Do you have any superstitions?
My main superstition is that when I’m writing a piece for a review, like The New York Review, I like to write the draft in one day. I don’t feel right if I can’t do that, writing it all in one sitting.
What is guaranteed to make you laugh?
Any sign of really good student humor, particularly at my expense. One favorite example: a more literary student paper noted something mentioned in class: “We all love Professor Grafton, but we do worry that his head is going to fall off, and we’ll all be crushed to death.” It’s true, I have a great, mighty head, so I can understand the concern.
What is guaranteed to make you cry?
Deeply powerful work by undergraduates. When an undergraduate does something extraordinary and revelatory, my eyes do get wet.
What is your favorite snack?
I try not to! I try to stick to diet soda.
What phrase do you over-use?
I overuse “great,” “for example,” and a lot of those little phrases that you stick into sentences that you insert to give the appearance of rhythm, instead of real rhythm.

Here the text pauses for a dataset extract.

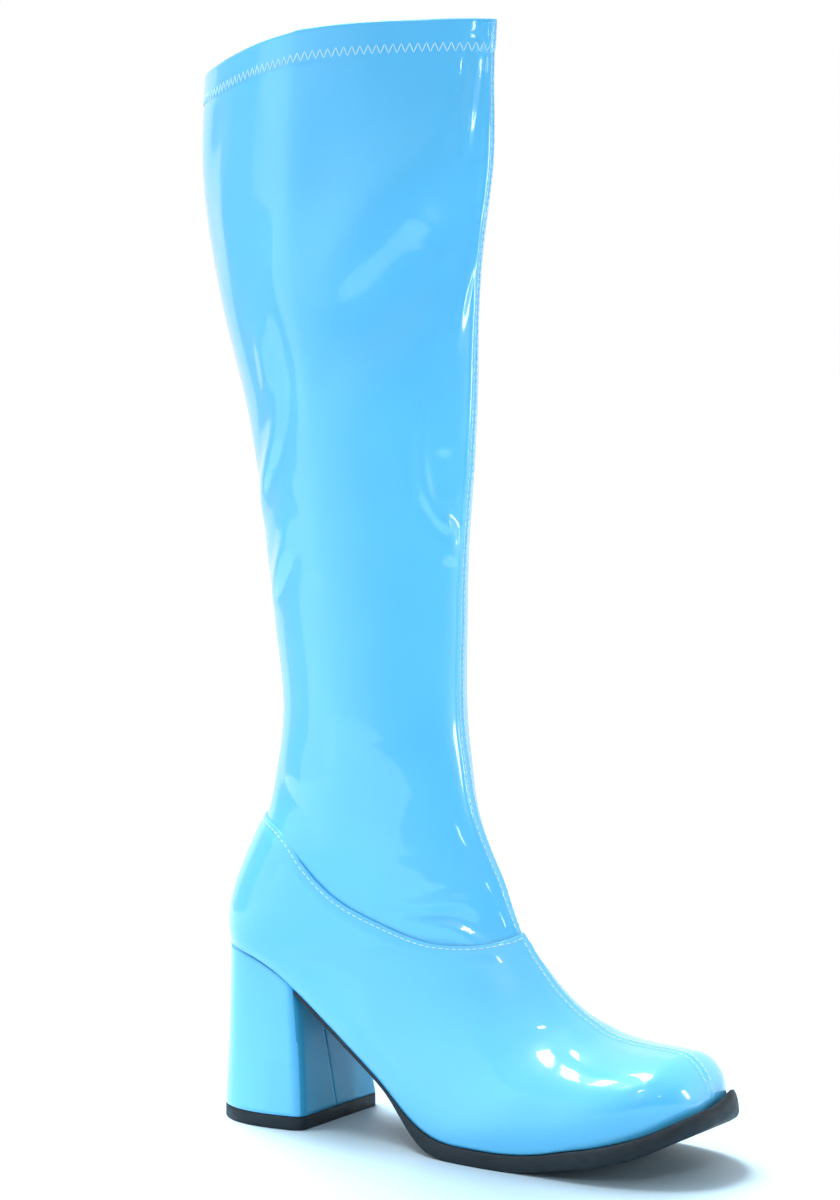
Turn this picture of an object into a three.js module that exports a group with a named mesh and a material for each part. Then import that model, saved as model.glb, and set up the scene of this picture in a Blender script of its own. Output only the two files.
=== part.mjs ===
// A knee-high go-go boot for the right foot, in millimetres: a stretch patent shaft
// with a turned hem, a patent foot part lasted over an insole, a black rubber outsole
// with a rolled toe, and a covered block heel on a rubber top piece.
// +X runs from the heel to the toe, +Y to the inner side of the foot, +Z up.
// The origin is the middle of the heel's face on the floor.
import * as THREE from 'three';
import { mergeVertices } from 'three/addons/utils/BufferGeometryUtils.js';

// Sizes of the last, on which everything is built
const footLength = 239; // back of the heel seat to the toe tip, along the floor
const heelRise = 79; // floor to the back of the heel seat
const ballWidth = 84; // across the widest part of the forefoot
const instepHeight = 94; // floor to the throat, where the vamp meets the shaft
const toeLift = 29; // floor to the feather line at the toe tip
const toeDepth = 21.5; // height of the toe box over its feather line
const toeRoll = 15; // how far behind the tip the toe box starts to turn down
const toeCurve = 60; // how far behind the tip the outline starts to close in
const toePower = 2.5; // how square the toe is in plan (2 is an ellipse)
const quarterHeight = 58.5; // height of the foot part over the seat, at the back

// Sizes of the leg
const bootHeight = 482; // floor to the collar at the front
const ankleHeight = 180; // floor to the narrowest part of the leg
const calfWidth = 86; // across the leg at its widest
const collarDrop = 21; // how much lower the collar is at the back
const hemWidth = 13; // depth of the turned hem at the collar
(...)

Tell us a funny story related to a book tour or book event.
I’ve practically never had a book event. They sound to me like a tragedy, not a comedy. I’ve been invited to bookstore events, but I only ever do them at the local store in Princeton, because I know that some people will come. I have so much dread from accounts I’ve read about book events where no one shows up, to empty seats …
Tell us something about yourself that is largely unknown and perhaps surprising.
I suspect most of my readers would not expect that I’m one of the faculty advisers for ROTC at Princeton. I got there because my son, in his last year at college, was faced with 9/11, and decided to join the Marines. He served with them for nine years. He was the first military person in our family since my grandfather, who was a cavalryman for the czar.
In your latest book, the colossal tome The Classical Tradition, is there one entry that is a particular favorite of yours?
Oh, boy! Yeah, I really like the Asterix entry. Of my own, I’d recommend the one on Commentary.
What would you like carved onto your tombstone?
“He was a pretty good teacher.”
This interview has been edited and condensed.